— start Input rows —
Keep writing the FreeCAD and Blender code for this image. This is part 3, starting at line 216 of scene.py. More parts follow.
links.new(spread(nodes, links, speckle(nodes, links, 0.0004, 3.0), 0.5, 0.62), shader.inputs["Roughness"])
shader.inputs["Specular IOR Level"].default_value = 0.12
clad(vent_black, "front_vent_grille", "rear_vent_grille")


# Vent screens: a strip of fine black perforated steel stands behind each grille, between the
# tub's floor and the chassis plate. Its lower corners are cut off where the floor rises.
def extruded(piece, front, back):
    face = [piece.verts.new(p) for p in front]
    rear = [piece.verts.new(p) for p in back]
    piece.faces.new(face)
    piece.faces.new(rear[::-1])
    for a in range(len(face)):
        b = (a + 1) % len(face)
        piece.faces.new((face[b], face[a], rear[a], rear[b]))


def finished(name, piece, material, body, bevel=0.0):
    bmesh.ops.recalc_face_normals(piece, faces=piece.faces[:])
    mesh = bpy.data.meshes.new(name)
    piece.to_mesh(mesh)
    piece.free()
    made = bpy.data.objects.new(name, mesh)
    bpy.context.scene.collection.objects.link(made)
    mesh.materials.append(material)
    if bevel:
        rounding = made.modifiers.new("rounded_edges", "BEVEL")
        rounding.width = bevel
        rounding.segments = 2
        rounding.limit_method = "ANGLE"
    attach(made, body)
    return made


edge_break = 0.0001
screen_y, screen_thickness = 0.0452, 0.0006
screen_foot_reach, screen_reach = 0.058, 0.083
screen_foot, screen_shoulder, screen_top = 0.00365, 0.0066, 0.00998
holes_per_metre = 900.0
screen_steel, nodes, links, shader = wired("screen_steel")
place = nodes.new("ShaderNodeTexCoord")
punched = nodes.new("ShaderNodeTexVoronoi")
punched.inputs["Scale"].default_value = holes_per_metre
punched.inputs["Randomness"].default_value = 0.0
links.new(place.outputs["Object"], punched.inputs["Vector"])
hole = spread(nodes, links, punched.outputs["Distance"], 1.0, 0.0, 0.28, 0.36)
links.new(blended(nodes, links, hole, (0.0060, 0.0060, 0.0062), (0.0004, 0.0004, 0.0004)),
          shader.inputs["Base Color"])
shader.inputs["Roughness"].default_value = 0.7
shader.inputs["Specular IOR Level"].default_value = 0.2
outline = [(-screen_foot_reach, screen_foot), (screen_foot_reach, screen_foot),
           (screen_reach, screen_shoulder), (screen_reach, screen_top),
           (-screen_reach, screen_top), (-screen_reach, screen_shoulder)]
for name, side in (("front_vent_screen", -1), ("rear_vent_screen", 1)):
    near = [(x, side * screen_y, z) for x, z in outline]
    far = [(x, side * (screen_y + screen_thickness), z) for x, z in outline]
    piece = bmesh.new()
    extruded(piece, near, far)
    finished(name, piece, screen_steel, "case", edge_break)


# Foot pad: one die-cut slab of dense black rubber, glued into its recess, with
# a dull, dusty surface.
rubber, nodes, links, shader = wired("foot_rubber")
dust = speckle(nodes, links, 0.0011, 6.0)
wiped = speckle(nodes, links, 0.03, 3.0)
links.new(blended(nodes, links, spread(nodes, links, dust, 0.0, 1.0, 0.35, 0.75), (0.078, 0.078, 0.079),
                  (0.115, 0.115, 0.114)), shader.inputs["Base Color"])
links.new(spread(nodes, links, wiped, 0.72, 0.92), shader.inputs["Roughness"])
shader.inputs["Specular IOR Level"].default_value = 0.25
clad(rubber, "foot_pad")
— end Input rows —
— start Input rows —
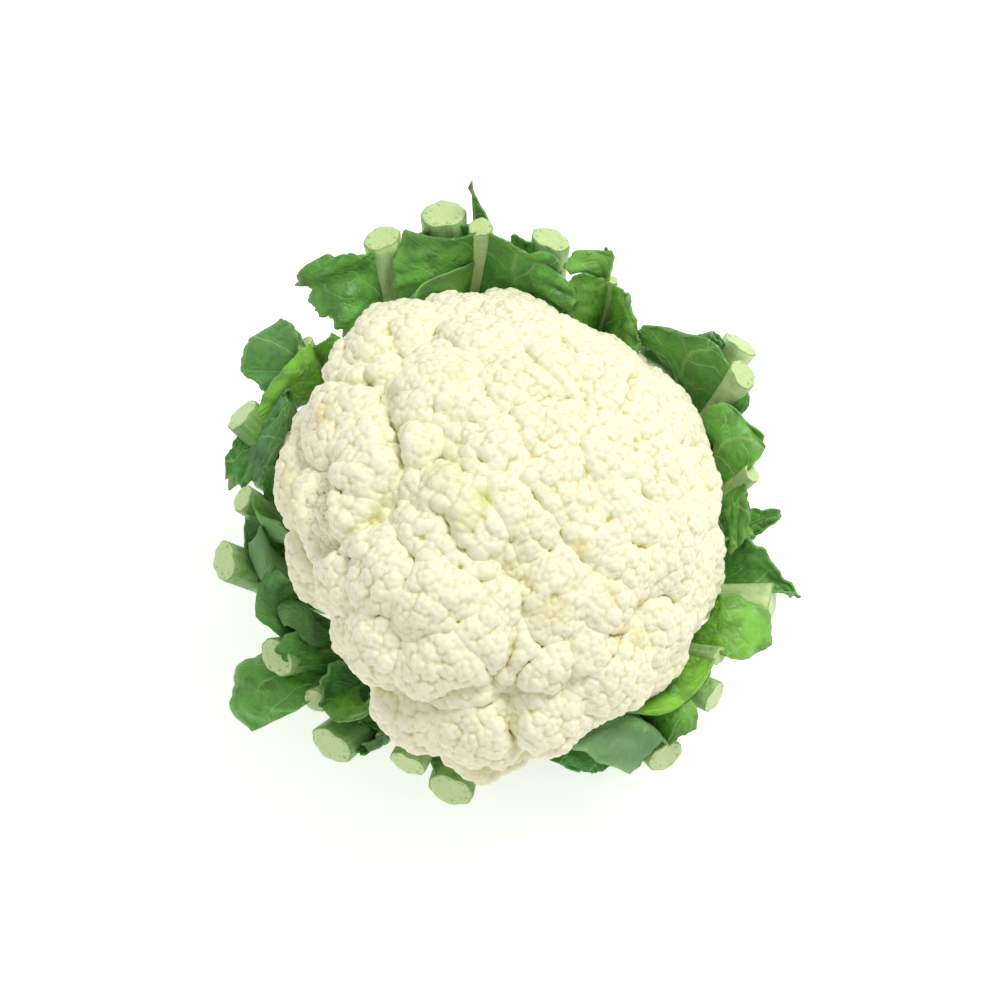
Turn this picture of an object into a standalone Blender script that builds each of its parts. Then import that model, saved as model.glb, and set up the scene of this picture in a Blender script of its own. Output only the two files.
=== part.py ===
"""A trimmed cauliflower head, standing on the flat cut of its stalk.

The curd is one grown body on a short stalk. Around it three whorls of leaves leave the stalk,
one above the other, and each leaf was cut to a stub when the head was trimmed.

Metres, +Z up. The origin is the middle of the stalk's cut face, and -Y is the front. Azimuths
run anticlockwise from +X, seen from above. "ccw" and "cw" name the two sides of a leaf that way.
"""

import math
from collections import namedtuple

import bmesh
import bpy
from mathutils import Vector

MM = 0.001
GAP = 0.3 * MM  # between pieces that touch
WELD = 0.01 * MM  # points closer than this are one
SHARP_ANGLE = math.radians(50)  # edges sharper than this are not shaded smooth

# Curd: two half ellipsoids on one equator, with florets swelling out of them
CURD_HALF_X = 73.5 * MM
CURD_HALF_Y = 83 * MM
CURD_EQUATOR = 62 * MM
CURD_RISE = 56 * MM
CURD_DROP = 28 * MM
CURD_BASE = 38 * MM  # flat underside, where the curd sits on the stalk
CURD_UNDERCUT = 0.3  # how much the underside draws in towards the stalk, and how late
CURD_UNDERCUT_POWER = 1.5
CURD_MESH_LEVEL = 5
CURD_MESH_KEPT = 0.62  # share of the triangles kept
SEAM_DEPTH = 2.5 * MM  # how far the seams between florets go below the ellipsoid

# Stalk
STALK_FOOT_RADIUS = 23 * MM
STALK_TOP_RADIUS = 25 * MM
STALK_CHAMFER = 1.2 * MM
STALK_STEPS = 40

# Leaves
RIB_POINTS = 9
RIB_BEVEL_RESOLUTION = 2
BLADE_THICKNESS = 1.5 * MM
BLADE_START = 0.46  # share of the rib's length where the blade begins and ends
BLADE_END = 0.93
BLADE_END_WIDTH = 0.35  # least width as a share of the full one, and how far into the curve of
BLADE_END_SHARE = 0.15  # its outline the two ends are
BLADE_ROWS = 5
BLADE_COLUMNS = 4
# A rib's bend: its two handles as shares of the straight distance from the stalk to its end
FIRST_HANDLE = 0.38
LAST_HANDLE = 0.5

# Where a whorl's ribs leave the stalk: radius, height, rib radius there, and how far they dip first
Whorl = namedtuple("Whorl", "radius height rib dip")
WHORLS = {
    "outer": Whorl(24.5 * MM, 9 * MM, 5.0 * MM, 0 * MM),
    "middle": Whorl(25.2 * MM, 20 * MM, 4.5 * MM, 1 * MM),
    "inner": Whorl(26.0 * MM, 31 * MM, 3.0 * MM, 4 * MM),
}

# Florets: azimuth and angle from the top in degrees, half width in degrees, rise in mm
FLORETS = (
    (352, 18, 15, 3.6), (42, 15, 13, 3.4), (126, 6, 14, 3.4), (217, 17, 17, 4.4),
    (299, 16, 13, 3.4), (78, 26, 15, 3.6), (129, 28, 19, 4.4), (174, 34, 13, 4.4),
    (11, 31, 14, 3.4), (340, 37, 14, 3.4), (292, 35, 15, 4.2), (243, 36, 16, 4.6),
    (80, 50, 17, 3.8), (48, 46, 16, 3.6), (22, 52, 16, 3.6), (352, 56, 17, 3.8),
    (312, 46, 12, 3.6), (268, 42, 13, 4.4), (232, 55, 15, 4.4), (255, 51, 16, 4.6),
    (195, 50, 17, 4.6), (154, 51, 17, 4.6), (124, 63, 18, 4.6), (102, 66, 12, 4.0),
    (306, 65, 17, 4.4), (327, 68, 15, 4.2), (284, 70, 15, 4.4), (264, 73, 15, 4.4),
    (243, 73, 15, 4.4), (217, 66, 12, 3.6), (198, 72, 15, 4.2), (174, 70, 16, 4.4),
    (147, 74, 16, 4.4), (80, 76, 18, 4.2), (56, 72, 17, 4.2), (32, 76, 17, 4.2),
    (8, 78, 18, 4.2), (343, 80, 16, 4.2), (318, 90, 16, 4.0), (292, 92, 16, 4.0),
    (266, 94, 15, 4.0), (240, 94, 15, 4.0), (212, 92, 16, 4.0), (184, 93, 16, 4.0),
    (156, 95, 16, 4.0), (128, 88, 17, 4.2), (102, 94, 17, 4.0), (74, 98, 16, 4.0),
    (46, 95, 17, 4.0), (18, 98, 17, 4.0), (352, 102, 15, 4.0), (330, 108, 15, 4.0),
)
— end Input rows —
What is being asked: Copy the records above exactly, beginning at the line that contains "Turn this picture" and stopping after the line that contains "one above the".

The result:
Turn this picture of an object into a standalone Blender script that builds each of its parts. Then import that model, saved as model.glb, and set up the scene of this picture in a Blender script of its own. Output only the two files.
=== part.py ===
"""A trimmed cauliflower head, standing on the flat cut of its stalk.

The curd is one grown body on a short stalk. Around it three whorls of leaves leave the stalk,
one above the other, and each leaf was cut to a stub when the head was trimmed.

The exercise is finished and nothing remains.